Si je ne m'abuse, les pages qu'on vient de lire ont rendu évidente, par les faits, la conclusion anticipée que nous énoncions dès l'abord. Il y a plus de dix ans déjà que ce mouvement poétique, mal connu des intéressés eux-mêmes qui s'ignorent les uns les autres, se reproduit avec une infatigable et monotone régularité : rien cependant ne décourage les poëtes, et leur obstination n'a d'égal que l'indifférence de la foule. Si, en face d'un pareil spectacle, la critique a toujours les mêmes déductions à tirer, les mêmes conseils à émettre, a-t-on le droit de s'en prendre à elle? Ce n'est point elle, c'est l'art qui est tenu à la variété. Devant les mobiles fantaisies de l'imagination, devant les créations du sentiment, la critique représente un élément fixe, immobile; elle applique toujours de la même manière des lois qui toujours sont les mêmes; en un mot, elle parle au nom du bon sens.
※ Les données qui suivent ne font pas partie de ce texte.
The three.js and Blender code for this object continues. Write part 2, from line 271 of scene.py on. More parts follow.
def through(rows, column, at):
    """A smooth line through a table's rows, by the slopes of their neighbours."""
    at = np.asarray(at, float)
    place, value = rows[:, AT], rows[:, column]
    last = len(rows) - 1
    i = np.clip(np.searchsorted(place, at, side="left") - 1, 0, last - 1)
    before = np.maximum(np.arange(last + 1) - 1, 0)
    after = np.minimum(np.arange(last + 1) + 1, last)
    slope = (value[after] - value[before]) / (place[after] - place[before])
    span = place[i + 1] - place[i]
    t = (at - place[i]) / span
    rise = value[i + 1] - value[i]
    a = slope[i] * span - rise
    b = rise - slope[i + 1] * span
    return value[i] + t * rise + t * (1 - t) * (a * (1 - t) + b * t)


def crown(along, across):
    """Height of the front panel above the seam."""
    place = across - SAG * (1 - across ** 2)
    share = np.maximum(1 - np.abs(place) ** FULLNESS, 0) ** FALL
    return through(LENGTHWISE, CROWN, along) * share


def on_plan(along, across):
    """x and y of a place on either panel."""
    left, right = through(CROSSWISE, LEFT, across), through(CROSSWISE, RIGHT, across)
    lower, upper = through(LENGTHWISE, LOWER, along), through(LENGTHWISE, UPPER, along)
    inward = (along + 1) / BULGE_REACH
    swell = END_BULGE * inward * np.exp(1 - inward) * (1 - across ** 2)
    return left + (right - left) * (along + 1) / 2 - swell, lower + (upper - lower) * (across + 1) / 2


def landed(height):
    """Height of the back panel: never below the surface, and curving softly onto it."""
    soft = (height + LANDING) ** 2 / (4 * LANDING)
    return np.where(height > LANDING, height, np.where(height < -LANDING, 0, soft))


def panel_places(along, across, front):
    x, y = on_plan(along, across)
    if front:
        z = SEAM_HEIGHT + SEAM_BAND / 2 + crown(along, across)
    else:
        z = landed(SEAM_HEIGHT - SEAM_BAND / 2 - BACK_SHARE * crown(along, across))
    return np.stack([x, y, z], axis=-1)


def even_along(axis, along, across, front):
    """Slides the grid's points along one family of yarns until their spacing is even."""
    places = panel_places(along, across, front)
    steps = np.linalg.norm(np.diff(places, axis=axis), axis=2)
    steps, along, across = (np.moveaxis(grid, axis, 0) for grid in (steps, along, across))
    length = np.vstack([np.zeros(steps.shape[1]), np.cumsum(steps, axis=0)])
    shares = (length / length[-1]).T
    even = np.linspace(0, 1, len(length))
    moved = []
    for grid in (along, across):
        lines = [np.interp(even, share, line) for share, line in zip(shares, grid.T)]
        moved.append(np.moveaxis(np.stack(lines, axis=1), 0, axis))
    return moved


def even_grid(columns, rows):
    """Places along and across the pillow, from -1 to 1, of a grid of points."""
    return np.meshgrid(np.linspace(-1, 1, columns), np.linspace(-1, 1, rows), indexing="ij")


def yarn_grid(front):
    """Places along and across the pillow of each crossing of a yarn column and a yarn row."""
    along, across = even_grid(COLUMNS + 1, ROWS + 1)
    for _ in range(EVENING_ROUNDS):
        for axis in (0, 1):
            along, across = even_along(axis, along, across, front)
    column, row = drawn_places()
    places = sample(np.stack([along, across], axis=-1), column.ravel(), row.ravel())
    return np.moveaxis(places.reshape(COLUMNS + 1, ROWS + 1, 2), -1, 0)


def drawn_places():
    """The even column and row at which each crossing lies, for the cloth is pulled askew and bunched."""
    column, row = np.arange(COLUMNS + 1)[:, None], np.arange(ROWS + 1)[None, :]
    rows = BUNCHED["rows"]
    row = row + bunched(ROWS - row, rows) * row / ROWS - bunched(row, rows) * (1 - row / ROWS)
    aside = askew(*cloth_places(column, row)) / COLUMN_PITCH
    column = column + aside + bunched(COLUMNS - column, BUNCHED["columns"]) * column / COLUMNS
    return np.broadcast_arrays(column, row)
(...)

Je sais bien qu'à en juger par les œuvres de beaucoup de poëtes, le bon sens est chose variable et accessible aux transformations; mais le monde n'est pas tout à fait de cette opinion.
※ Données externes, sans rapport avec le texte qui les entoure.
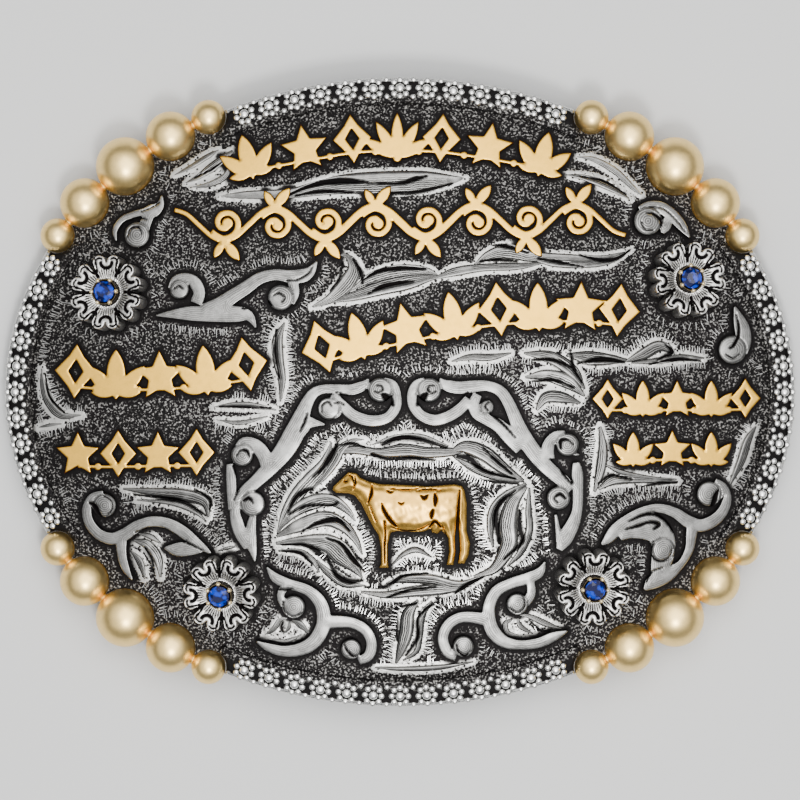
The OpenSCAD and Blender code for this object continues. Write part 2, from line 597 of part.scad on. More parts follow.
// A wire loop behind the left side, which the belt's end is fastened round
module belt_loop() {
    leg_y = loop_w / 2 + bar_r;
    corner_r = bar_r + 0.3;
    color("silver") union() {
        translate([-loop_x, leg_y, bar_r]) rotate([90, 0, 0])
            cylinder(r = bar_r, h = 2 * leg_y, $fn = 48);
        for (s = [-1, 1]) translate([-loop_x, s * leg_y, 0]) {
            translate([0, 0, corner_r]) sphere(r = corner_r, $fn = 48);
        }
        intersection() {
            dome(under_r - gap);
            for (s = [-1, 1]) translate([-loop_x, s * leg_y, 0]) {
                translate([0, 0, bar_r]) cylinder(r = bar_r - 0.05, h = crown_z, $fn = 48);
                translate([0, 0, under_z(loop_x, leg_y) - 1.1])
                    cylinder(r = 2 * bar_r, h = crown_z, $fn = 48);
            }
        }
    }
}

// A straight post with a domed end behind the right side, for a hole of the belt
module belt_hook() {
    tip_r = 1.3 * hook_r;
    color("silver") intersection() {
        dome(under_r - gap);
        translate([hook_x, 0, 0]) union() {
            intersection() {
                cylinder(r = hook_r, h = crown_z, $fn = 48);
                union() {
                    translate([0, 0, tip_r]) sphere(r = tip_r, $fn = 48);
                    translate([0, 0, tip_r]) cylinder(r = tip_r - 0.1, h = crown_z, $fn = 48);
                }
            }
            translate([0, 0, under_z(hook_x, 0) - 1])
                cylinder(r = 2 * hook_r, h = crown_z, $fn = 48);
        }
    }
}

base_plate();
trim("long", 0, long_rosettes);  // trim_top
trim("long", 180, long_rosettes);  // trim_bottom
trim("side", 180, side_rosettes);  // trim_left
trim("side", 0, side_rosettes);  // trim_right
for (c = CORNERS, i = [0 : 4])
    bead(c, i);
for (f = FLOWERS) {
    flower(f);
    setting(f);
    stone(f);
}
cow();
ornament_row(CREST_SLOTS);  // crest_row
vine_row();
ornament_row(BANNER_LEFT_SLOTS);  // banner_row_left
ornament_row(BANNER_RIGHT_SLOTS);  // banner_row_right
ornament_row(LEFT_SLOTS);  // left_row
ornament_row(RIGHT_UPPER_SLOTS);  // right_row_upper
ornament_row(RIGHT_LOWER_SLOTS);  // right_row_lower
scroll_frame_left();
scroll_frame_right();
scroll_foot_left();
scroll_foot_right();
scroll_corner_left();
scroll_corner_right();
scroll_shoulder_left();
scroll_curl_upper_left();
scroll_curl_upper_right();
scroll_curl_right();
belt_loop();
belt_hook();
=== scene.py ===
"""A western trophy buckle: the looks of every piece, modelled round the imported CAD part.

Lengths here are millimetres; a mesh is scaled to the frame's metres when it is made.
"""
import logging
import math
import random
from collections.abc import Callable, Sequence
from dataclasses import dataclass
from enum import Enum

import bmesh
import bpy
import numpy as np
from mathutils import Matrix, Vector
from mathutils.geometry import delaunay_2d_cdt
from mathutils.kdtree import KDTree


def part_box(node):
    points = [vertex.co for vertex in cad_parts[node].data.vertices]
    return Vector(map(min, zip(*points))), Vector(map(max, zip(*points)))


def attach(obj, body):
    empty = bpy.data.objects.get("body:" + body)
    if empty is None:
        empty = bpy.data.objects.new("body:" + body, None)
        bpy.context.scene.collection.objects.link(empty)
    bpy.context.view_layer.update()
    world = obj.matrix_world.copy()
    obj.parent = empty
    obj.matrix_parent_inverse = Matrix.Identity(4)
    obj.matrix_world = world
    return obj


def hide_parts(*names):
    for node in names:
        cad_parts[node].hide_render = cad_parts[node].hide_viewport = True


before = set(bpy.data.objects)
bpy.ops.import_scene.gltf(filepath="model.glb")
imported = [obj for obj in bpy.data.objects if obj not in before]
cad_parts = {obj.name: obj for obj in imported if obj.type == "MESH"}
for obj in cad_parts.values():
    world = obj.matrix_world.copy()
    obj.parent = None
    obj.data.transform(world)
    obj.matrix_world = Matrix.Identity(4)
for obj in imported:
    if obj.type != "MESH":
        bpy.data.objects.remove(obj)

log = logging.getLogger("buckle")
MM = 0.001
SEED = 11
Array = np.ndarray
Piece = bpy.types.Object
Material = bpy.types.Material
Socket = bpy.types.NodeSocket
Row = tuple[float, ...]
Faces = list[tuple[int, ...]]
Courses = tuple[tuple[Row, ...], ...]
Colour = tuple[float, float, float]
PointRule = Callable[[Array, Array], Array]
CORNERS = ("top_left", "top_right", "bottom_left", "bottom_right")


# Curves and flat shapes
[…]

Nous n'hésitons pas à le répéter, le fatal esprit de vertige qui a frappé plusieurs chefs est descendu en même temps jusque dans les régions inférieures de la poésie. Partout aux sages lenteurs d'un travail sobre s'est substituée la stérile abondance d'une improvisation hâtive. En s'habituant à donner la poésie

comme une révélation d'en haut, on s'est répété que les révélations étaient spontanées, subites, et chacun sait si la remarque a été mise à profit. Dieu pourtant ne s'est reposé que le septième jour dans leurs assimilations ambitieuses, les poëtes s'en devraient souvenir. Aujourd'hui, la dissolution absolue des grou.pes littéraires isole chacun dans son talent ou dans son orgueil: nulle part on n'est maintenu ou corrigé par les avertissements d'alentour. De là ces étranges éruptions de vanités solitaires, de là cette persistante accumulation d'œuvres où l'absence d'originalité ne se trahit que mieux par la prétention. Ce n'est pas que nous voulions faire de l'art une aristocratie exclusive et réserver ses faveurs à quelques privilégiés; il faudrait être bien ignorant ou bien aveugle pour ne pas reconnaître, au contraire, qu'il y a quelque chose de contagieux dans le génie, qu'on est nombreux dans les grandes époques, et que les talents enfin, au lieu de se faire ombrage, s'illuminent les uns les autres. Or, s'il est incontestable, comme il nous paraît, que le lyrisme de notre âge tiendra une place notable dans l'histoire littéraire, il semblerait qu'à côté de ses représentants les plus glorieux, la poésie contemporaine devrait pouvoir compter aussi bien des adeptes moins illustres, bien des disciples fervents et heureux. Pour cela, il eût fallu chez ceux qui ne marchaient pas les premiers une certaine discipline, un certain sentiment des forces qui leur étaient départies; il eût fallu, de la part des jeunes générations appelées à continuer ce mouvement, une intervention propre, un peu d'inspiration nouvelle. Malheureusement aucune de ces espérances ne s'est jusqu'ici réalisée. Tandis que les maîtres s'égaraient trop souvent dans des voies fâcheuses, les natures secondaires, abandonnées à elles-mêmes, se firent illusion sur leur rôle, et, prétendant à l'esprit inventif, n'arrivèrent qu'à défigurer leurs plagiats en les exagérant; d'un autre côté, les écrivains qui offraient à la poésie le tribut de la jeunesse, se voyant saufs, dès le début, de toute solidarité littéraire, s'imaginèrent bientôt apporter des créations quand ils ne donnaient que des copies. Chez ceux qui n'avaient pas le sceptre

l'indiscipline, chez ceux qui débutaient le manque d'originalité, chez tous les suggestions de l'amour-propre amenèrent la situation mauvaise où nous sommes, situation inquiétante et d'où l'on ne saurait se tirer qu'en recommandant de plus en plus le travail à qui a le talent, le silence à qui n'est pas doué. Le conseil rajeunit avec les siècles :

Mediocribus esse poetis

Non homines, non Di, non concessere columnæ.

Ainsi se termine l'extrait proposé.